▸ **Objective**
Show every line where "that" occurs.

* * *

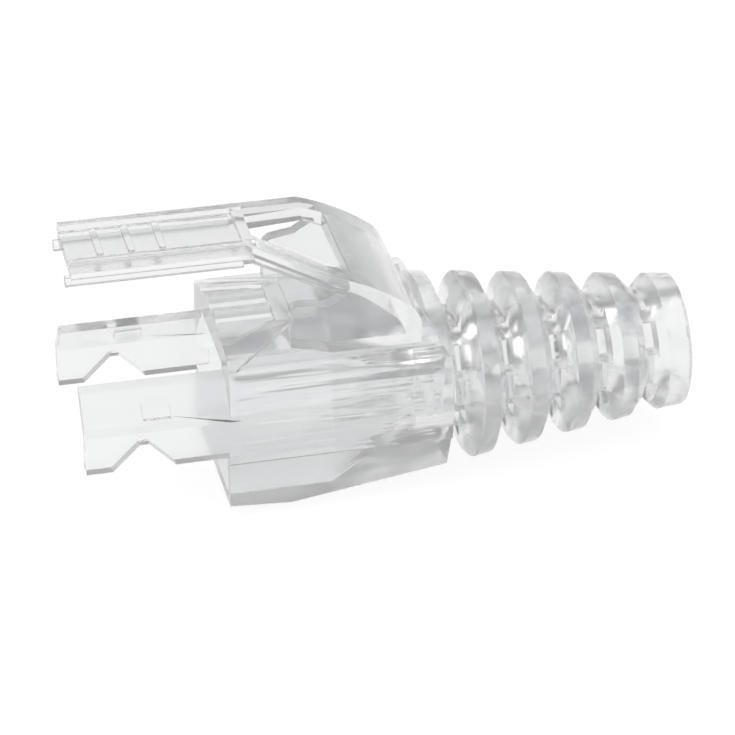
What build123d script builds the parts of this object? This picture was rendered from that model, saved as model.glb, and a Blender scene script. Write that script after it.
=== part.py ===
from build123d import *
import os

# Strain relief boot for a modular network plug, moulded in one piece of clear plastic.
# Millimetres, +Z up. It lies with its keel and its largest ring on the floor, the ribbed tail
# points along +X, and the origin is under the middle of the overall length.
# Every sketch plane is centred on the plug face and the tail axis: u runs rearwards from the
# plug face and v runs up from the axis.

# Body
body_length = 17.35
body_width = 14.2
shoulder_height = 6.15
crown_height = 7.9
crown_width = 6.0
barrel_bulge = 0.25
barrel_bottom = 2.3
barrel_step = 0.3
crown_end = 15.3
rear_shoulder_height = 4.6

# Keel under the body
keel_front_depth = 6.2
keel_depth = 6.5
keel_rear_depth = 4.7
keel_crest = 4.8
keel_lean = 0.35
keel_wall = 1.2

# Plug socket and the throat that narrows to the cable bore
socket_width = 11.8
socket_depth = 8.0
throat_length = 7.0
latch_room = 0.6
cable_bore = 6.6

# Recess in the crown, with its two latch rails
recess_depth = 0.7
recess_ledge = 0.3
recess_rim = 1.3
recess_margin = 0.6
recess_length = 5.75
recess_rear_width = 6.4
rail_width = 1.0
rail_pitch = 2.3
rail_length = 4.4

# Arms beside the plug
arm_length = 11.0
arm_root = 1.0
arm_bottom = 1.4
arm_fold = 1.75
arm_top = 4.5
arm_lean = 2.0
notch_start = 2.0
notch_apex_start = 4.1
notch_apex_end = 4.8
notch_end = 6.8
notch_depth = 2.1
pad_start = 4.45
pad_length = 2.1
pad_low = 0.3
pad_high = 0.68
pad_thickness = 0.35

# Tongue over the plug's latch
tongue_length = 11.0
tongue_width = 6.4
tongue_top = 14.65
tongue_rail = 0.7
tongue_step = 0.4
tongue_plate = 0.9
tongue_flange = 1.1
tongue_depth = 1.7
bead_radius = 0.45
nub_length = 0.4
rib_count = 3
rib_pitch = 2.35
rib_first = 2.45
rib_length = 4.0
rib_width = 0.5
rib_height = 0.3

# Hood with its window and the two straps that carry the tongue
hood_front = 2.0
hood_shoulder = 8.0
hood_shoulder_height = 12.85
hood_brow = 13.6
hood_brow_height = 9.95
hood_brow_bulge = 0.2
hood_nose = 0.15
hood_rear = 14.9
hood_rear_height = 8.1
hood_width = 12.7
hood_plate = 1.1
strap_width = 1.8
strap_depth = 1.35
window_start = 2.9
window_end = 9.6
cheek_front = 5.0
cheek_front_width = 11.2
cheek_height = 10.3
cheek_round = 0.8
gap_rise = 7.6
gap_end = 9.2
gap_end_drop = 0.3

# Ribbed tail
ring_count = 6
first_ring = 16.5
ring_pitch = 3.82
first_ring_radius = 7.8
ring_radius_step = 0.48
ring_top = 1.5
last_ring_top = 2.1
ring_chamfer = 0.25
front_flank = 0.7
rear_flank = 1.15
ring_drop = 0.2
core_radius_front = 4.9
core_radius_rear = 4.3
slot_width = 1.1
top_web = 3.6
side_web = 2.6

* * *

▸ **Task answer**
What build123d script builds the parts of this object? This picture was rendered from that model, saved as model.glb, and a Blender scene script. Write that script after it.
# Plug socket and the throat that narrows to the cable bore
# Hood with its window and the two straps that carry the tongue